Type of positional encoding ('sinusoidal', 'learned', 'rotary', 'alibi', 'none'), defaults to 'sinusoidal'.

norm_eps float

Layer normalization epsilon, defaults to 1e-12.

output_type OutputHeadType

Type of output head ('classification', 'regression', 'sequence', 'lm', 'none'), defaults to 'classification'.

gradient_checkpointing bool

Whether to use gradient checkpointing, defaults to False.

FNetModelConfig

Bases: ModelConfig

Configuration for FNet transformer models.

FNet models use Fourier mixing layers instead of attention.

Attributes:

Name Type Description
use_real_fft bool

Whether to use real FFT for efficiency, defaults to True.

GFNetModelConfig

Bases: ModelConfig

Configuration for Global Filter Network models.

GFNet models use learnable global filters in the frequency domain.

Attributes:

Name Type Description
filter_activation str

Activation function for filters ('sigmoid' or 'tanh'), defaults to 'sigmoid'.

AFNOModelConfig

Bases: ModelConfig

Configuration for Adaptive Fourier Neural Operator models.

AFNO models use adaptive Fourier mode truncation for efficient token mixing.

Attributes:

Name Type Description
n_modes int | None

Number of Fourier modes to retain in sequence dimension, optional.

modes_seq int | None

Number of Fourier modes in sequence dimension (alias for n_modes), optional.

modes_hidden int | None

Number of Fourier modes in hidden dimension, optional.

compression_ratio float

Compression ratio for modes_hidden when using n_modes, defaults to 0.5.

mlp_ratio float

MLP expansion ratio in frequency domain, defaults to 2.0.

LSTModelConfig

Bases: ModelConfig

Configuration for Linear Spectral Transform models.

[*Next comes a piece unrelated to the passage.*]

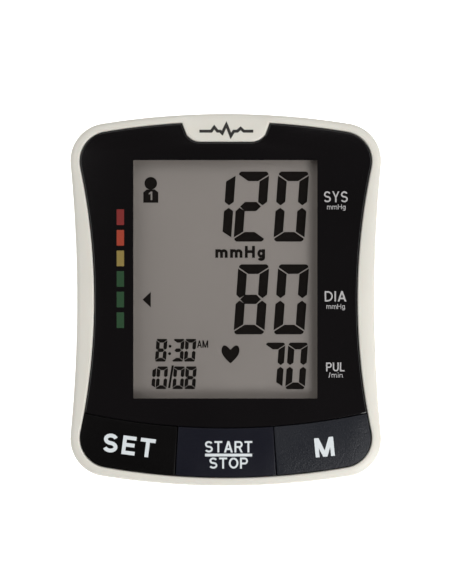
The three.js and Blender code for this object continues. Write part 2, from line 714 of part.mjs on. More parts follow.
// ---------------------------------------------------------------- air system
function pumpHead() {
  const half = 12;
  const layer = (y0, y1, size) =>
    box(PUMP.x - size, PUMP.x + size, y0, y1, PUMP.z - size, PUMP.z + size);
  const stack = [
    layer(PUMP.headFront, 10, half),
    layer(9.9, 18.1, half - 0.8),
    layer(18, PUMP.headBack, half),
    rod("y", 1, PUMP.headFront + 1, BRANCH_X, AIR.z, 1.9, 12),
  ];
  const crankRoom = rod("y", 13, PUMP.headBack + 1, PUMP.x, PUMP.z, 8.5, 24);
  const outlet = rod("y", 0, PUMP.headFront + 2, BRANCH_X, AIR.z, 0.9, 10);
  return cut(join(stack), [crankRoom, outlet]);
}

function pumpMotor() {
  const can = rod("y", PUMP.headBack + GAP, PUMP.motorBack, PUMP.x, PUMP.z, 10.5, 28);
  const bearing = rod("y", PUMP.motorBack - 1, PUMP.motorBack + 1.2, PUMP.x, PUMP.z, 3, 16);
  return cut(join([can, bearing]), [rod("y", 20, 60, PUMP.x, PUMP.z, 1.3, 12)]);
}

function motorShaft() {
  const shaft = rod("y", 16, PUMP.motorBack + 2.4, PUMP.x, PUMP.z, 1, 12);
  const eccentric = rod("y", 19, 23, PUMP.x + 1, PUMP.z, 5, 20);
  return join([shaft, eccentric]);
}

function airSocket() {
  const body = [
    rod("x", -50.3, -44, AIR.y, AIR.z, 4.3, 20),
    rod("x", -46.2, -44.8, AIR.y, AIR.z, 6, 20),
    rod("x", -45, -40, AIR.y, AIR.z, 3.4, 16),
    rod("x", -41, -36, AIR.y, AIR.z, 1.6, 12),
  ];
  const bore = rod("x", -51, -41, AIR.y, AIR.z, 2.4, 16);
  return cut(join(body), [bore, rod("x", -45, -35, AIR.y, AIR.z, 0.8, 10)]);
}

function airManifold() {
  const body = [
    rod("x", -39.6, -21.8, AIR.y, AIR.z, 3.2, 16),
    rod("y", AIR.y, -3, BRANCH_X, AIR.z, 1.9, 12),
    rod("y", -20, AIR.y, BRANCH_X, AIR.z, 1.9, 12),
    rod("z", AIR.z, 19, SENSOR_X, AIR.y, 1.8, 12),
  ];
  const bores = [
    rod("x", -41, -35.6, AIR.y, AIR.z, 1.6 + GAP, 12),
    rod("x", -41, -24, AIR.y, AIR.z, 1, 10),
    rod("y", -21, -2, BRANCH_X, AIR.z, 0.9, 10),
    rod("z", AIR.z, 20, SENSOR_X, AIR.y, 0.8, 10),
  ];
  return cut(join(body), bores);
}

const VALVE_BACK = -25;
const VALVE_FRONT = -38;

function releaseValve() {
  const coil = box(BRANCH_X - 6.6, BRANCH_X + 6.6, VALVE_FRONT, VALVE_BACK, 7.7, 20.3);
  const nozzle = rod("y", VALVE_BACK - 1, -20.6, BRANCH_X, AIR.z, 1.9, 12);
  const guide = rod("y", VALVE_FRONT - 1, VALVE_FRONT + 9, BRANCH_X, AIR.z, 2.3, 14);
  return cut(join([coil, nozzle]), [guide]);
}

function valveArmature() {
  const stem = rod("y", VALVE_FRONT - 3, VALVE_FRONT + 7.5, BRANCH_X, AIR.z, 2, 14);
  const head = rod("y", VALVE_FRONT - 3.7, VALVE_FRONT - 2.5, BRANCH_X, AIR.z, 3.2, 16);
  return join([stem, head]);
}

function dcJack() {
  const body = [
    box(36.5, 46.2, DC_JACK.y - 5, DC_JACK.y + 5, DC_JACK.z - 5.5, DC_JACK.z + 5),
    rod("x", 46, 49.3, DC_JACK.y, DC_JACK.z, 3.4, 16),
  ];
  const barrel = rod("x", 40, 50, DC_JACK.y, DC_JACK.z, 2.8, 16);
  const pin = rod("x", 39.5, 48.3, DC_JACK.y, DC_JACK.z, 1, 10);
  return join([cut(join(body), [barrel]), pin]);
}

function addAirSystem() {
  addPiece(monitor, "pump_head", pumpHead(), "white");
  addPiece(monitor, "pump_motor", pumpMotor(), "steel");
  addPiece(monitor, "motor_shaft", motorShaft(), "steel");
  addPiece(monitor, "pump_cushion", hose("y", 34, 44, PUMP.x, PUMP.z, 12.7, 10.9), "rubber");
  addPiece(monitor, "air_socket", airSocket(), "keyNavy");
  addPiece(monitor, "air_manifold", airManifold(), "white");
  addPiece(monitor, "bleed_valve", rod("x", -21.5, -14.5, AIR.y, AIR.z, 3.6, 16), "silicone");
  addPiece(monitor, "release_valve", releaseValve(), "steel");
  addPiece(monitor, "valve_armature", valveArmature(), "brass");
  addPiece(monitor, "pump_hose", hose("y", -5.5, 4.5, BRANCH_X, AIR.z, 3, 2.2), "silicone");
  addPiece(monitor, "valve_hose", hose("y", -24.6, -16.5, BRANCH_X, AIR.z, 3, 2.2), "silicone");
  addPiece(monitor, "sensor_hose", hose("z", 17.5, 22, SENSOR_X, AIR.y, 3, 2.2), "silicone");
  addPiece(monitor, "dc_jack", dcJack(), "chip");
}

addFacePieces();
addBoardPieces();
addCasePieces();
addBatteries();
addAirSystem();

export default monitor;
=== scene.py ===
"""Upper arm blood pressure monitor: fine surfaces, finishes, camera and lights on its CAD frame.

The face is drawn in its own frame, in millimetres: u across, v up the face and w out of it, with
w = 0 at the top of the rim. The case is drawn in the table frame, in millimetres, with y = 0 under
the middle of the face. A mesh is turned into metres in the model's frame when it is finished.
"""
import json
import logging
import math
from collections.abc import Callable, Iterable, Mapping, Sequence
from dataclasses import dataclass
from enum import Enum

import bpy
from mathutils import Matrix, Vector
from mathutils.bvhtree import BVHTree

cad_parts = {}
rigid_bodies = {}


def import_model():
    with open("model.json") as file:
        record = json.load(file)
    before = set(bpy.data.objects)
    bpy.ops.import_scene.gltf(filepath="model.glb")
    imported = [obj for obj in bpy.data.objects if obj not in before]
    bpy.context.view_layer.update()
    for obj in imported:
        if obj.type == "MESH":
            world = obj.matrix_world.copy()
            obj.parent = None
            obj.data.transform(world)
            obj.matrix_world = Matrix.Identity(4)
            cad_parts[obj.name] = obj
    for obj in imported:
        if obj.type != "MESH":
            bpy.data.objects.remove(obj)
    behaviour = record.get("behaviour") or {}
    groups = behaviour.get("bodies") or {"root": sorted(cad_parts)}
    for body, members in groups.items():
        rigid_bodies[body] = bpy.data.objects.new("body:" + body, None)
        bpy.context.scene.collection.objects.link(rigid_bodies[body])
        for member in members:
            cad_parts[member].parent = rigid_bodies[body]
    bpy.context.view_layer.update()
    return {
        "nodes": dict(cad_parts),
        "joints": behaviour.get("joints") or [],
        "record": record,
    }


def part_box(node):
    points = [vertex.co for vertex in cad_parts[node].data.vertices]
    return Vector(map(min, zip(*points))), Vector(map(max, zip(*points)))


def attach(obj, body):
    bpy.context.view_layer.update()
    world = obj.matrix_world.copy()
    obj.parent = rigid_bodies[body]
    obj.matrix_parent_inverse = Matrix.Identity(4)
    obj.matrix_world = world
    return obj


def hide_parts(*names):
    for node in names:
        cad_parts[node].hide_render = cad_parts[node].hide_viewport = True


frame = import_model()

Point = tuple[float, float]
Points = Sequence[Point]
Rgb = tuple[float, float, float]
Mesh = bpy.types.Mesh
Material = bpy.types.Material
Node = bpy.types.Node
Socket = bpy.types.NodeSocket
Tree = bpy.types.NodeTree

log = logging.getLogger("monitor")

MM = 0.001  # metres in a millimetre
GAP = 0.3  # clearance between neighbouring pieces
ROOT_BODY = "case"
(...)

LST models use linear spectral transforms (DCT/DST/Hadamard) for sequence mixing, achieving O(n log n) complexity through fast transform algorithms.

Attributes:

Name Type Description
transform_type TransformLSTType

Type of spectral transform to use, defaults to "dct".

use_conv_bias bool

Whether to use bias in spectral convolution, defaults to True.

SpectralAttentionModelConfig

Bases: ModelConfig

Configuration for Spectral Attention transformer models.

Spectral attention models use Random Fourier Features (RFF) to approximate attention with linear complexity O(n) instead of quadratic O(n²).

Attributes:

Name Type Description
num_features int | None

Number of random Fourier features, defaults to None (uses hidden_dim).

kernel_type KernelType

Type of kernel ('gaussian', 'softmax'), defaults to 'gaussian'.

use_orthogonal bool

Whether to use orthogonal random features, defaults to True.

num_heads int

Number of attention heads, defaults to 8.

FNOTransformerConfig

Bases: ModelConfig

Configuration for Fourier Neural Operator transformer models.

FNO models use spectral convolutions in the Fourier domain to learn mappings between function spaces with O(n log n) complexity.

Attributes:

Name Type Description
modes int

Number of Fourier modes to retain (frequency truncation), defaults to 32.

mlp_ratio float

Expansion ratio for the MLP in FNO blocks, defaults to 2.0.

use_2d bool

Whether to use 2D spectral convolutions for spatial data, defaults to False.

spatial_dim int | None

Spatial dimension when using 2D convolutions (sequence = spatial_dim²), optional.

WaveletTransformerConfig

Bases: ModelConfig

Configuration for Wavelet Transformer models.

Wavelet transformers use discrete wavelet transforms (DWT) for sequence mixing, providing multi-resolution analysis with O(n) complexity.

Attributes:

Name Type Description
wavelet WaveletType

Type of wavelet to use ('db4', 'sym6', 'coif3', etc.), defaults to 'db4'.

levels int

Number of decomposition levels (typically 1-5), defaults to 3.

mixing_mode str

How to mix wavelet coefficients ('pointwise', 'channel', 'level'), defaults to 'pointwise'.

HybridModelConfig

Bases: ModelConfig

Configuration for Hybrid Spectral-Spatial Transformer models.

Hybrid models alternate between different mixing strategies (e.g., spectral and spatial) across layers, combining strengths of multiple approaches.

Attributes:

Name Type Description
spectral_type str

Type of spectral mixing ('fourier', 'wavelet', 'afno', 'gfnet'), defaults to 'fourier'.

spatial_type str

Type of spatial mixing ('attention', 'spectral_attention', 'lst'), defaults to 'attention'.

alternation_pattern str

How to alternate layers ('even_spectral', 'alternate', 'custom'), defaults to 'even_spectral'.

num_heads int

Number of attention heads for spatial layers, defaults to 8.

spectral_config dict | None

Additional configuration for spectral layers, optional.

spatial_config dict | None

Additional configuration for spatial layers, optional.